## Extracted entries

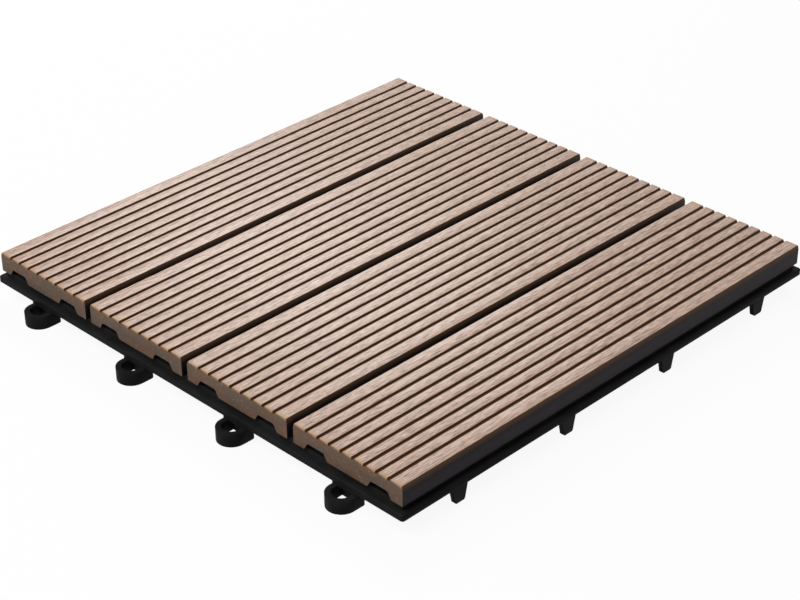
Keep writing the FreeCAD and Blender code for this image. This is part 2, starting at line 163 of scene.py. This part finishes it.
def wood_composite():
    """Extruded wood and plastic: a dark skin deepened by painted shade, paler where the ribs are brushed,
    mottled where it is sawn.
    """
    material, tree, shader = new_material("brushed_wood_composite")
    where = node(tree, "ShaderNodeTexCoord")
    place = where.outputs["Object"]
    spot = node(tree, "ShaderNodeSeparateXYZ", {0: place})
    facing = node(tree, "ShaderNodeSeparateXYZ", {0: where.outputs["Normal"]})
    height = spot.outputs["Z"]
    upward = facing.outputs["Z"]
    endwise = node(tree, "ShaderNodeMath", {0: spot.outputs["Y"]}, operation="ABSOLUTE").outputs[0]
    end_facing = node(tree, "ShaderNodeMath", {0: facing.outputs["Y"]}, operation="ABSOLUTE").outputs[0]
    bevel_tan = paint("#a5825f")

    # Across one slat: 0 at its middle, half its width at its long edges
    turn = node(tree, "ShaderNodeMath", {0: spot.outputs["X"], 1: SLAT_PITCH}, operation="FLOORED_MODULO")
    offset = node(tree, "ShaderNodeMath", {0: turn.outputs[0], 1: SLAT_PITCH / 2}, operation="SUBTRACT")
    across = node(tree, "ShaderNodeMath", {0: offset.outputs[0]}, operation="ABSOLUTE").outputs[0]

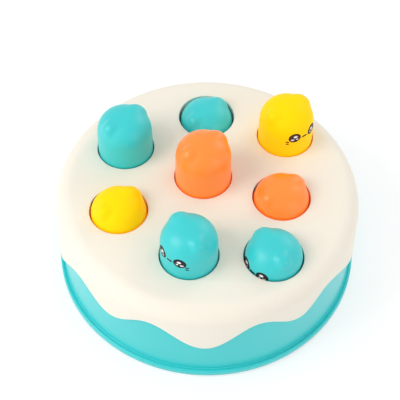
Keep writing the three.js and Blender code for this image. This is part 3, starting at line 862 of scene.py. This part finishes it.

## Do this
Extract, from the listing above, every line where the string "scene" occurs.

## Complete response
Keep writing the FreeCAD and Blender code for this image. This is part 2, starting at line 163 of scene.py. This part finishes it.
Keep writing the three.js and Blender code for this image. This is part 3, starting at line 862 of scene.py. This part finishes it.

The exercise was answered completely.